THE "WAR-GOVERNOR" OF MASSACHUSETTS.
John Albion Andrew, the twenty-first Governor of Massachusetts, was
born, May 31, 1818, at Windham, a small town near Portland, Maine.
His father was Jonathan Andrew, who had established himself in
Windham as a small trader; his mother was Nancy Green Pierce, of
New Hampshire, who was a teacher in the celebrated academy at
Fryeburg, where Daniel Webster was once employed in the same
capacity.
Jonathan is described as having been "a quiet, reticent man, of much
intelligence and a keen perception of the ludicrous," while his wife was
"well educated, with great sweetness of temper, and altogether highly
prepossessing in appearance." There never was a more united and
happy family. The father possessed ample means for their education,
and left his household to the good management of his wife, who was
admirable in her domestic arrangements, judicious, sensible, energetic,
and a rigid disciplinarian of her children. There was a rare union of
gentleness and force in this woman, which made her generally
attractive, and especially endeared her to all who came under the
influence of her character.
Mrs. Andrew died on the 7th of March, 1832. Shortly afterwards the
husband sold out his property in Windham and removed to a farm in
Boxford, in the county where he was born. He died in September, 1849.

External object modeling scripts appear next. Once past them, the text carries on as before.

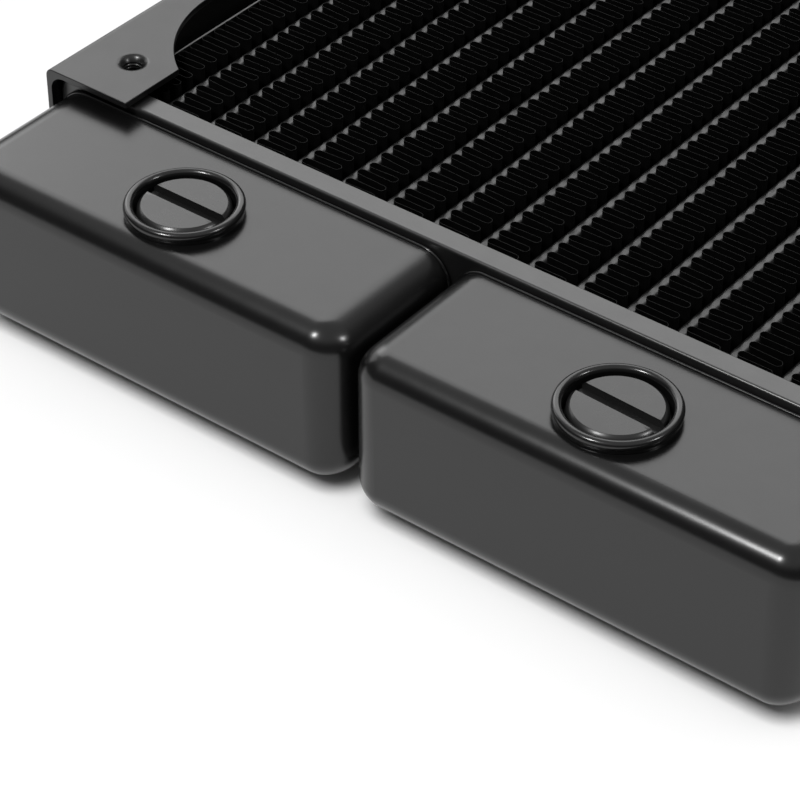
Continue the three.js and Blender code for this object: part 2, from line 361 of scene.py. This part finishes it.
def core_paint(name, shade, roughness, specular):
    """Thin sprayed black on tubes and fins, duller in patches, with streaks along the sheet."""
    nodes = Nodes(name)
    nodes.colour(nodes.noise(6, 4), [shade * 0.75] * 3, [shade * 1.3] * 3)
    nodes.link(nodes.ranged(nodes.noise(1.5, 4), roughness * 0.85, roughness * 1.15),
               nodes.shader.inputs["Roughness"])
    nodes.shader.inputs["Specular IOR Level"].default_value = specular
    nodes.bumps([(nodes.noise(0.5, 3, 0.6, (1, 0.3, 1)), 0.004), (nodes.noise(0.12, 1), 0.0012)])
    return nodes.material


def turned_finish(name, shade, roughness, lines):
    """Machined and blackened metal or plastic: fine upright-axis tool lines under the colour."""
    nodes = Nodes(name)
    nodes.colour(nodes.noise(4, 3), [shade * 0.85] * 3, [shade * 1.2] * 3)
    nodes.link(nodes.ranged(nodes.noise(3, 3), roughness * 0.94, roughness * 1.06),
               nodes.shader.inputs["Roughness"])
    nodes.bumps([(nodes.noise(1.1, 2, 0.5, (1, 1, 3)), lines), (nodes.noise(0.1, 1), lines * 0.12)])
    return nodes.material


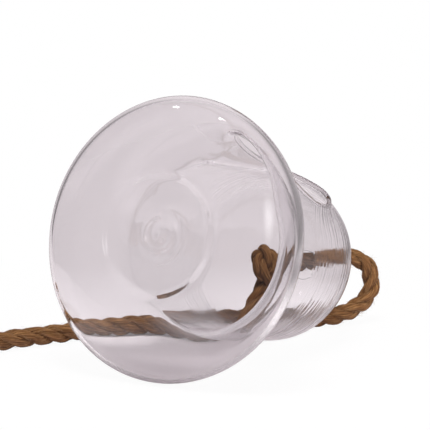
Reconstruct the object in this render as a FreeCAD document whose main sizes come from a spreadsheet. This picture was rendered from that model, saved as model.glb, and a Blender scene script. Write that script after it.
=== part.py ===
import FreeCAD, Part
import math
import os

import Sketcher
from FreeCAD import Placement, Rotation, Vector

# Hanging propagation vase of blown glass with its rope, lying on its side.
# Row frame: +Z up, floor at zero, the vessel's axis in the XZ plane with the dome towards +X.
os.makedirs("parts", exist_ok=True)
doc = FreeCAD.newDocument("propagation_vase")

# Values in mm and degrees. Heights of the vessel run along its axis from the foot ring.
SIZES = [
    ("bulb_radius", 75.0),
    ("equator_height", 14.0),
    ("lower_corner", 8.5),
    ("upper_corner", 18.0),
    ("shoulder_radius", 71.0),
    ("shoulder_angle", 60.1),
    ("waist_angle", 61.98),
    ("wall_draft", 1.556),
    ("dome_radius", 50.0),
    ("dome_height", 130.0),
    ("wall", 2.0),
    ("ring_radius", 35.0),
    ("ring_width", 2.0),
    ("punt_radius", 31.0),
    ("punt_height", 2.2),
    ("dimple_radius", 12.0),
    ("dimple_height", 3.6),
    ("pontil_radius", 6.0),
    ("pontil_height", 5.5),
    ("floor_glass", 3.6),
    ("rope_hole_radius", 10.0),
    ("opening_height", 82.5),
    ("opening_turn", 31.5),
    ("opening_lean", 8.6),
    ("opening_major", 50.0),
    ("opening_minor", 20.9),
    ("lip_thickness", 3.0),
    ("lip_bead", 2.2),
    ("lip_base_radius", 65.8),
    ("lip_dome_radius", 52.25),
    ("lip_half_span", 53.0),
    ("lip_arc_radius", 362.0),
    ("opening_start", 20.0),
    ("opening_reach", 70.0),
    ("rope_diameter", 11.0),
    ("knot_ring", 8.2),
    ("knot_strand", 5.0),
    ("knot_core", 8.0),
    ("knot_facing", -60.7),
    ("knot_tilt", 24.0),
    ("knot_spread", 3.6),
    ("coil_radius", 66.3),
    ("coil_spacing", 11.6),
]
sheet = doc.addObject("Spreadsheet::Sheet", "sheet")
for row, (alias, number) in enumerate(SIZES, start=1):
    sheet.set("A%d" % row, alias)
    sheet.set("B%d" % row, str(number))
    sheet.setAlias("B%d" % row, alias)
doc.recompute()


def val(alias):
    return float(getattr(sheet, alias))


def rad(alias):
    return math.radians(val(alias))


def origin_plane(body, role):
    for feature in body.Origin.OriginFeatures:
        if feature.Role == role:
            return feature
    raise RuntimeError("no plane " + role)


def new_sketch(body, name):
    sketch = body.newObject("Sketcher::SketchObject", name)
    sketch.AttachmentSupport = [(origin_plane(body, "XZ_Plane"), "")]
    sketch.MapMode = "FlatFace"
    return sketch


def bind(sketch, kind, place, number, formula):
    """Adds a dimension to the sketch and binds it to a formula of the sheet."""
    index = sketch.addConstraint(Sketcher.Constraint(kind, *place, number))
    sketch.renameConstraint(index, "d%d" % index)
    sketch.setExpression("Constraints.d%d" % index, formula)


def circle_arc(centre, radius, first, last):
    return Part.ArcOfCircle(Part.Circle(Vector(*centre), Vector(0, 0, 1), radius), first, last)


def segment(first, last):
    return Part.LineSegment(Vector(*first), Vector(*last))


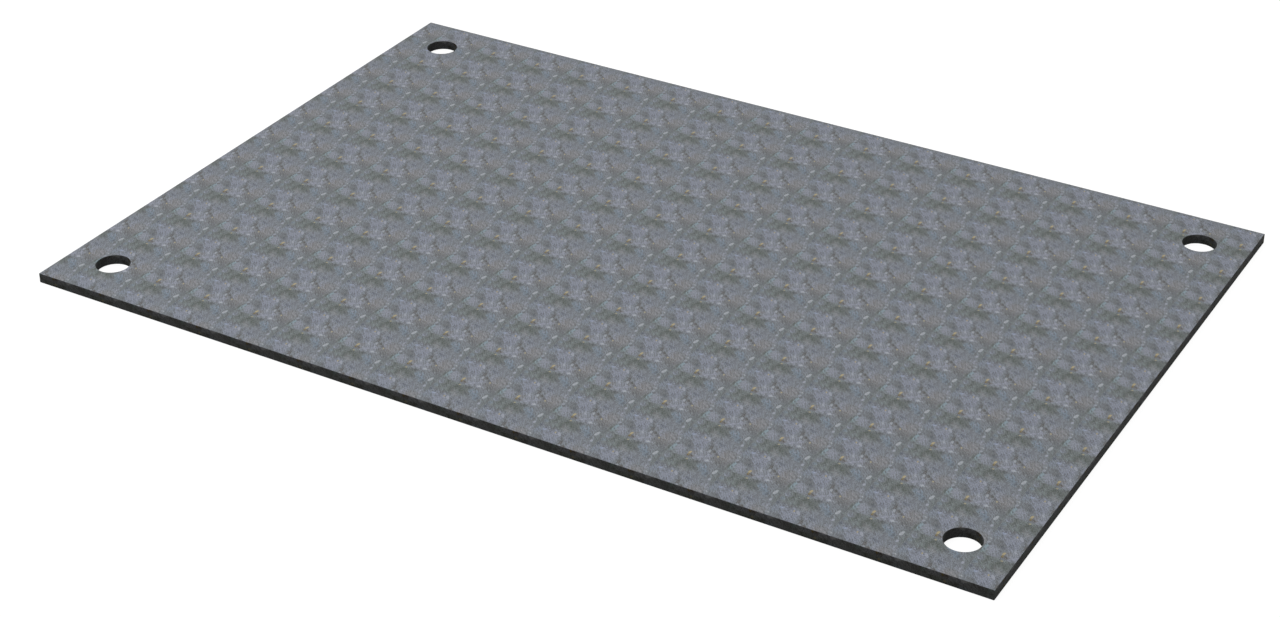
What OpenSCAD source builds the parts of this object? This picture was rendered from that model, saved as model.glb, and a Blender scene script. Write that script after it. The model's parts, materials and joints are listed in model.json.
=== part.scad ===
// Steel road plate: a flat rectangle cut from thick hot-rolled plate, with a round lifting
// hole near each corner. It is one piece of steel.
// Millimetres. Z is up, X runs along the length and Y along the width. The origin is the
// middle of the underside, where the plate lies on the ground.

/* [Plate] */
// Length of the plate, along X
plate_length = 3000; // [1200:50:6000]
// Width of the plate, along Y
plate_width = 2000; // [800:50:3000]
// Thickness of the rolled plate
plate_thickness = 30; // [12:1:60]
// Chamfer ground along every cut edge and corner, against snagging
edge_break = 1; // [0.5:0.5:4]

/* [Lifting holes] */
// Diameter of each lifting hole
hole_diameter = 100; // [40:5:150]
// Distance from a hole's centre to each of the two edges beside it
hole_inset = 150; // [100:5:300]
// Chamfer ground around both rims of a hole
rim_break = 1; // [0.5:0.5:4]

/* [Hidden] */
// How far a cutter passes the face that it cuts through
overshoot = 1;
// Segments drawn around a hole
hole_fn = 96;
hole_radius = hole_diameter / 2;
// Hole centres, measured from the middle of the plate
hole_x = plate_length / 2 - hole_inset;
hole_y = plate_width / 2 - hole_inset;
// Mill steel, as the top face shows it
steel_colour = [0.48, 0.49, 0.51];

// The corners of a rectangle about the origin, each cut off at 45 degrees
function chamfered_rectangle(along, across, chamfer) =
    let (a = along / 2, b = across / 2)
    [
        [a, b - chamfer], [a - chamfer, b],
        [chamfer - a, b], [-a, b - chamfer],
        [-a, chamfer - b], [chamfer - a, -b],
        [a - chamfer, -b], [a, chamfer - b]
    ];

// What the outline and the two cross-sections of the plate have in common, so that each
// of the twelve edges carries its chamfer
module chamfered_blank() {
    translate([0, 0, plate_thickness / 2])
        intersection() {
            linear_extrude(plate_thickness, center = true)
                polygon(chamfered_rectangle(plate_length, plate_width, edge_break));
            rotate([90, 0, 0])
                linear_extrude(plate_width, center = true)
                    polygon(chamfered_rectangle(plate_length, plate_thickness, edge_break));
            rotate([90, 0, 90])
                linear_extrude(plate_length, center = true)
                    polygon(chamfered_rectangle(plate_width, plate_thickness, edge_break));
        }
}

// A hole's section turned about its axis: the straight bore and the chamfer at each rim
module lifting_hole_cutter() {
    flare_radius = hole_radius + rim_break + overshoot;
    rotate_extrude($fn = hole_fn)
        polygon([
            [0, -overshoot],
            [flare_radius, -overshoot],
            [hole_radius, rim_break],
            [hole_radius, plate_thickness - rim_break],
            [flare_radius, plate_thickness + overshoot],
            [0, plate_thickness + overshoot]
        ]);
}

// One cutter at each corner of the plate
module lifting_hole_cutters() {
    for (x = [-hole_x, hole_x], y = [-hole_y, hole_y])
        translate([x, y, 0])
            lifting_hole_cutter();
}

module road_plate() {
    color(steel_colour)
        difference() {
            chamfered_blank();
            lifting_hole_cutters();
        }
}

road_plate();
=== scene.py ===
# Dresses the steel road plate: rolled faces, torch-cut walls, marks and rust, floor, light, camera.
import json
import math

import bmesh
import bpy
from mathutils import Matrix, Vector


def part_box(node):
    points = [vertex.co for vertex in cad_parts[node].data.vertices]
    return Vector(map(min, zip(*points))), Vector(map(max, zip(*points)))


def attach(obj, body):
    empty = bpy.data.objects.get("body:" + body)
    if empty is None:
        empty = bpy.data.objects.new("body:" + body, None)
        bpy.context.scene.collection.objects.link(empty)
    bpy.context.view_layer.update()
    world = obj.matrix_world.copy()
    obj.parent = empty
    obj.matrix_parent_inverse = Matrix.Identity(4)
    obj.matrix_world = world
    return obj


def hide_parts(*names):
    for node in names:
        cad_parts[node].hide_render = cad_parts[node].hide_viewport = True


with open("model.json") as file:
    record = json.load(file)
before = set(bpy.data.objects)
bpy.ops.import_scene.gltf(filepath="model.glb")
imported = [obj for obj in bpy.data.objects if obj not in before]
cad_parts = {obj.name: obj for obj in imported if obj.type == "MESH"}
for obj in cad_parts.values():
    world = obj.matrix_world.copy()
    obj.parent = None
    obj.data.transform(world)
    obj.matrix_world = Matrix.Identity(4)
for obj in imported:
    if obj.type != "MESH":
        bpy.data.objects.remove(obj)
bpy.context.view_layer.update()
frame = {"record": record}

# Millimetres to metres
MM = 0.001

# Sizes of the plate, from the frame, in metres
plate_low, plate_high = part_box("road_plate")
PLATE_LENGTH = plate_high.x - plate_low.x
PLATE_WIDTH = plate_high.y - plate_low.y
PLATE_THICKNESS = plate_high.z - plate_low.z
bores = [mount for mount in frame["record"]["mounts"] if mount["kind"] == "bore"]
HOLE_RADIUS = bores[0]["dims"]["r_mm"] * MM
HOLE_ALONG = max(mount["pos_m"][0] for mount in bores)
HOLE_ACROSS = max(mount["pos_m"][1] for mount in bores)
# What a bore leaves of the thickness is the chamfer at its two rims, and the outer edges have one
# of the same size
RIM_BREAK = (PLATE_THICKNESS - bores[0]["dims"]["length_mm"] * MM) / 2
EDGE_BREAK = RIM_BREAK

# How finely the plate is divided, and how close two points are before they become one, in metres
SIDE_CUTS = 699
HOLE_SEGMENTS = 128
WALL_CUTS = 4
MARK_POINTS = 10
WELD = 0.00001

# Grooves that the cutting torch dragged down the walls: their pitch and depth in metres, how the
# noise that shapes them is squeezed so that they run down, how many chamfers' height they keep from
# the top and the foot, and the noise's seed
DRAG_PITCH = 0.004
DRAG_DEPTH = 0.0003
DRAG_STRETCH = (1.0, 1.0, 0.12)
CHAMFER_ROOM = 1.5
DRAG_SEED = 4.0

# Marks sunk into the top: their depth in metres, their floor's share of their width, how far their
# rim draws in and swells out, the scale and the stretch of the noise that it follows, and how many
# millimetres they stay away from the plate's outline and from the walls of its holes
MARK_DEPTH = 0.00015
MARK_FLOOR = 0.82
MARK_SHRINK = 0.75
MARK_SWELL = 1.15
MARK_NOISE = 1.3
MARK_STRETCH = (0.3, 0.7)
MARK_GAP = 1.3

# A repeat that comes nearer than this to the outline or a hole, in metres, gets its marks one by one
REPEAT_CLEARANCE = 0.014

# The rolled surface repeats at this pitch, in millimetres, from the middle of the plate. On the
# walls the same pattern starts further along, and it goes round a hole twice.
REPEAT = 175.55
ALONG_SIDE_START = 77.7
ALONG_END_START = 49.0
REPEATS_ROUND_HOLE = 2
CUT_PLACE = "place_along_cut"

# Where the UV map lays one repeat of the top, of the walls and of the underside in its picture:
# its lower left corner and how wide it is, as shares of the picture
TOP_IN_PICTURE = ((0.005, 0.005), 0.80)
WALL_IN_PICTURE = ((0.005, 0.815), 0.80)
UNDERSIDE_IN_PICTURE = ((0.812, 0.005), 0.18)

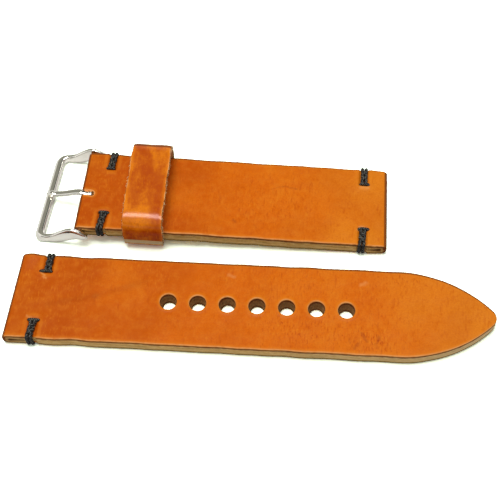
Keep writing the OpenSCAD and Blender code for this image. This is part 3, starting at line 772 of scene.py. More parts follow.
def rings_along(path, side, outline, turn=0.0, scale=1.0):
    """A profile carried along a path: each ring stands square to the path, with its first axis as near
    to side as it can lie. Outline is (points, 2) or (stations, points, 2), and turn and scale may
    change along the path."""
    step = np.gradient(path, axis=0)
    step /= np.linalg.norm(step, axis=1, keepdims=True)
    first = side - (step * side).sum(1, keepdims=True) * step
    first /= np.linalg.norm(first, axis=1, keepdims=True)
    second = np.cross(step, first)
    outline = np.broadcast_to(outline, (len(path),) + np.shape(outline)[-2:])
    turn = np.broadcast_to(turn, len(path))[:, None]
    u = (outline[..., 0] * np.cos(turn) - outline[..., 1] * np.sin(turn)) * np.reshape(scale, (-1, 1))
    v = (outline[..., 0] * np.sin(turn) + outline[..., 1] * np.cos(turn)) * np.reshape(scale, (-1, 1))
    return path[:, None] + u[..., None] * first[:, None] + v[..., None] * second[:, None]


def capped(rings):
    """The rings with a point at each end, so that the tube is closed."""
    start = np.broadcast_to(rings[0].mean(0), rings[0].shape)
    end = np.broadcast_to(rings[-1].mean(0), rings[-1].shape)
    return np.concatenate([start[None], rings, end[None]])


def run_length(line):
    """The distance along a line of points up to each of them."""
    return np.concatenate([[0], np.cumsum(np.linalg.norm(np.diff(line, axis=0), axis=1))])


def even_path(points, step):
    """Points about a step apart along a line through the given points."""
    length = run_length(points)
    count = max(8, int(length[-1] / step))
    at = np.linspace(0, length[-1], count + 1)
    return np.stack([np.interp(at, length, points[:, k]) for k in range(3)], -1)


def turn_path(y0, y1, z0, z1, radius, corner_steps=8):
    """One turn of thread seen along the strap: a rectangle with rounded corners, from its inner
    upper corner over the top, down the edge and back below, closed."""
    a = np.linspace(0, np.pi / 2, corner_steps + 1)
    corners = [(y0 + radius, z1 - radius, np.pi), (y1 - radius, z1 - radius, np.pi / 2),
               (y1 - radius, z0 + radius, 0.0), (y0 + radius, z0 + radius, -np.pi / 2)]
    runs = [np.stack([0 * a, y + radius * np.cos(start - a), z + radius * np.sin(start - a)], -1)
            for y, z, start in corners]
    points = np.concatenate(runs)
    return np.concatenate([points, points[:1]])


def thread_sheet(path, side, radius, twist_length, closed=True):
    """A waxed thread along a path, its plies turning once in about each twist length. Its section is
    a circle with a soft lobe for each ply: the radius swells with the cosine of the angle times
    half the number of plies, without its sign."""
    run = run_length(path)
    turns = max(1, round(run[-1] / twist_length * PLIES)) / PLIES
    a = 2 * np.pi * np.arange(THREAD_POINTS) / THREAD_POINTS
    lobe = np.abs(np.cos(PLIES * a / 2))
    swollen = radius * (0.84 + 0.16 * lobe)
    outline = pairs(swollen * np.cos(a), swollen * np.sin(a))
    rings = rings_along(path, side, outline, 2 * np.pi * turns * run / run[-1])
    rings = rings[:-1] if closed else capped(rings)
    return Sheet(rings, grid_quads(*rings.shape[:2], wrap_rows=closed, wrap_columns=True),
                 lobe=lobe + 0 * rings[..., 0])


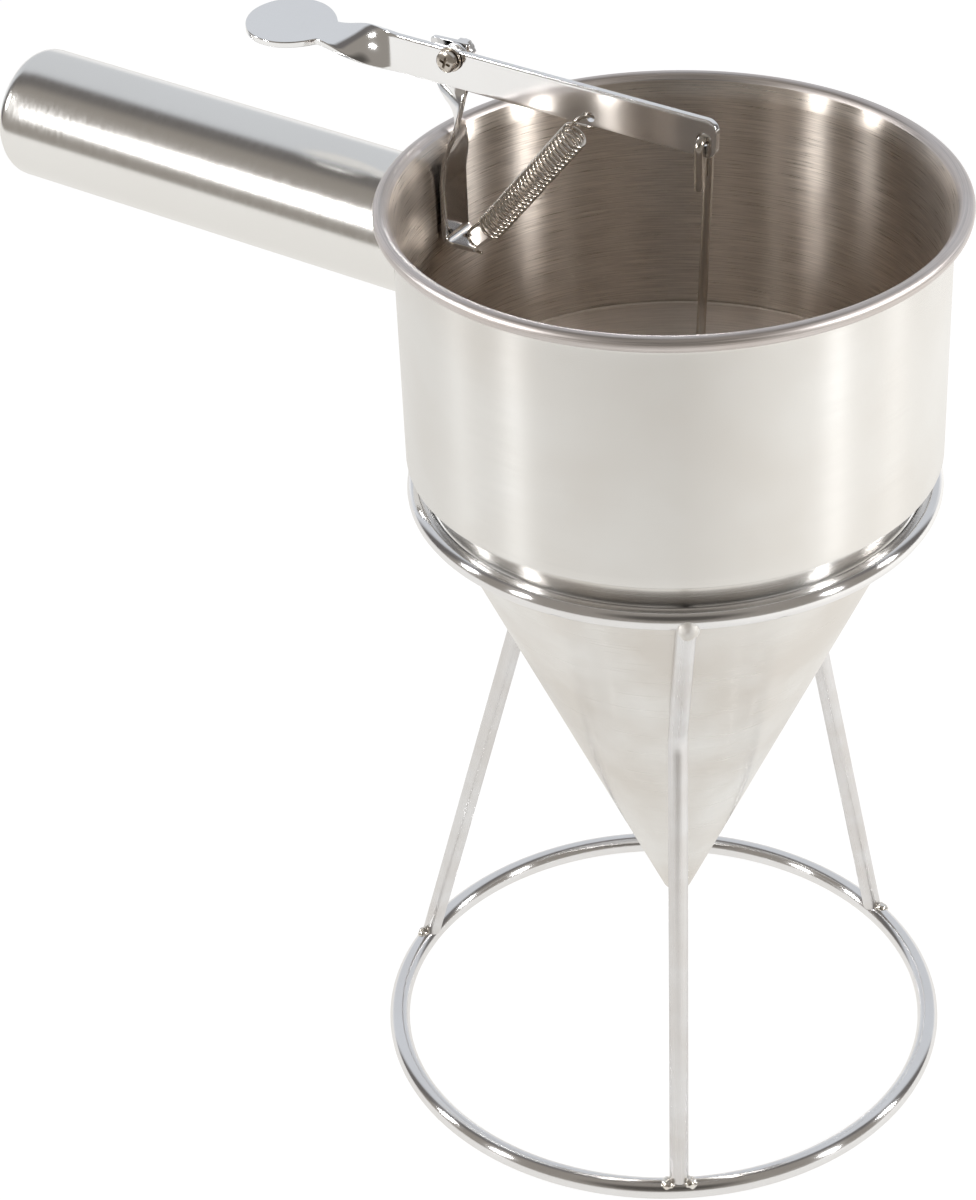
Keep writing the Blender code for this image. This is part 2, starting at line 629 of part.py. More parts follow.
def build_stand():
    section = ring_section(RING_R, RING_WIRE_R, RING_Z)
    keep(turned("stand_top_ring", section, RING_STEPS, spot(0, 0, 0), closed=True), 0.08)
    middle = spot(-BASE_OFF_X, BASE_OFF_Y, 0)
    section = ring_section(BASE_R, BASE_WIRE_R, BASE_WIRE_R)
    keep(turned("stand_base_ring", section, RING_STEPS, middle, closed=True), 0.08)
    for name, (top, bend, foot) in LEG_TURNS.items():
        top, bend, foot = math.radians(top), math.radians(bend), math.radians(foot)
        ring = in_mm(-RING_R * math.cos(top), RING_R * math.sin(top), RING_Z)
        knee = in_mm(-LEG_BEND_R_OUT * math.cos(bend), LEG_BEND_R_OUT * math.sin(bend), LEG_BEND_Z)
        base_x, base_y = BASE_OFF_X + BASE_R * math.cos(foot), BASE_OFF_Y + BASE_R * math.sin(foot)
        base = in_mm(-base_x, base_y, BASE_WIRE_R)
        start = ring + (knee - ring).normalized() * (RING_WIRE_R + GAP)
        end = base + (knee - base).normalized() * (BASE_WIRE_R + GAP)
        path = bent([start, knee, end], (LEG_BEND_R,), 6)
        keep(wire(name, [p * MM for p in path], LEG_R, start * MM), 0.25)


for old in list(bpy.data.objects):
    bpy.data.objects.remove(old)
PARTS = bpy.data.collections.new("fondant_funnel")
CUTTERS = bpy.data.collections.new("cutters")
for group in (PARTS, CUTTERS):
    bpy.context.scene.collection.children.link(group)
CUTTERS.hide_render = True
build_bowl()
build_cone()
build_handle()
build_lever()
build_bracket()
build_spring()
build_pivot()
build_plunger()
build_stand()
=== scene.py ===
"""Fondant funnel on its wire stand, dressed in brushed, satin and mirror-bright stainless steel.

Lengths are metres in the frame's own axes. "out" is the distance from the funnel's axis towards the handle,
which is along -X, and heights are above the table.
"""

import json
import math
from collections import namedtuple

import bmesh
import bpy
import numpy as np
from bpy.props import FloatProperty, FloatVectorProperty, IntProperty, PointerProperty
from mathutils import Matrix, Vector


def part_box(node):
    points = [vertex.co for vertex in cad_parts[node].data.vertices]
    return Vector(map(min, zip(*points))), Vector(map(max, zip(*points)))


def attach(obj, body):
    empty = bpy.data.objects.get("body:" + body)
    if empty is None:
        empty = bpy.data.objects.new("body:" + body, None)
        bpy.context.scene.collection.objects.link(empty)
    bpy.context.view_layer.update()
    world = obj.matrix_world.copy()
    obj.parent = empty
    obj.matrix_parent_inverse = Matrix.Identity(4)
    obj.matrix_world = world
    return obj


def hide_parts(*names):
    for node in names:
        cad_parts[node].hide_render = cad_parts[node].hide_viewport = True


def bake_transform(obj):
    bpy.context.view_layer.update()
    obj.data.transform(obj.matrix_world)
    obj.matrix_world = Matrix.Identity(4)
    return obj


bl_info = {
    "name": "Fondant Funnel",
    "version": (1, 0, 0),
    "blender": (4, 5, 0),
    "location": "View3D > Sidebar > Funnel",
    "description": "Builds the fondant funnel's steel pieces and its studio round the packed frame",
    "category": "Object",
}

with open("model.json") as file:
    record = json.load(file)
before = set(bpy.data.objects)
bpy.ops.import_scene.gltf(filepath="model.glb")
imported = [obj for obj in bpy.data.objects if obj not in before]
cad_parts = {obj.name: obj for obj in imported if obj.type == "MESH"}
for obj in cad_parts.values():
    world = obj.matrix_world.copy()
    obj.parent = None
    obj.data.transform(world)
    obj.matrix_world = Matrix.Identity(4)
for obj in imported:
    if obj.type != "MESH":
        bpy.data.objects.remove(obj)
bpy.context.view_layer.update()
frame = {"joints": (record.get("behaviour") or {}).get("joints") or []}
JOINTS = {joint["name"]: joint for joint in frame["joints"]}


def reach_of(node):
    """The lowest and highest corner of a CAD node."""
    low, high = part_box(node)
    return np.array(low), np.array(high)


BOWL_LOW, BOWL_HIGH = reach_of("bowl")
CONE_LOW, CONE_HIGH = reach_of("cone_spout")
HANDLE_LOW, HANDLE_HIGH = reach_of("handle_tube")
RING_LOW, RING_HIGH = reach_of("stand_top_ring")
BASE_LOW, BASE_HIGH = reach_of("stand_base_ring")
TIP_LOW, TIP_HIGH = reach_of("plunger_tip")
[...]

John Albion, the oldest son, entered Bowdoin College in 1833, where
he pursued a course in no way remarkable. He was a studious youth,
applied himself closely to his books, and appeared to take no lively
interest in athletic sports. Notwithstanding his studiousness, he was
ranked among the lowest of his class, and was allotted no part at
Commencement. Among his fellows he was, however, exceedingly
popular, and his happy temperament, his genial nature, won him
friendship which after years only made stronger and more enduring.
After his graduation the young man came to Boston and entered the
office of the late Henry H. Fuller, as a student of law. The attraction
between him and young Andrew was mutual, and they became almost
like brothers. It was while serving his novitiate under Mr. Fuller that
Andrew became interested in many of the reform movements of the day,
and was as firm and peculiar in one direction as his friend was in
another.
Andrew rose slowly at the bar. To his clients he simply did his duty,
and that was all. He was not a learned lawyer, nor was he in any sense a
great lawyer, and yet he expended great care and industry in looking up
his cases, and probably never lost a client who had once employed him.
We are told by one of his biographers that, "during all these years he
was not what was called a student, but was never idle." He entered
largely into the moral questions of that day; was greatly interested in
the preaching of James Freeman Clarke; a constant attendant at meeting
and the Bible-classes. Occasional lay-preaching being the custom of
that church, young Andrew sometimes occupied the pulpit and
conducted the services to the general acceptance of the people.
Andrew did not become actively interested in politics until his
admission to the bar, and then he joined the Whig party, and became
thoroughly in earnest in advocating the Anti-Slavery movement. In
1859 he was chosen to the lower branch of the Legislature and at once
took a prominent position. In 1860 he was nominated for Governor of
the Commonwealth, by a general popular impulse which overwhelmed
the old political managers, who regarded him as an intruder upon the
arena, and had laid other plans. He was called to the position of chief

magistrate of Massachusetts at a most momentous time, but he was
found equal to the emergency, and early acquired, by general consent,
the title of "The Great War-Governor."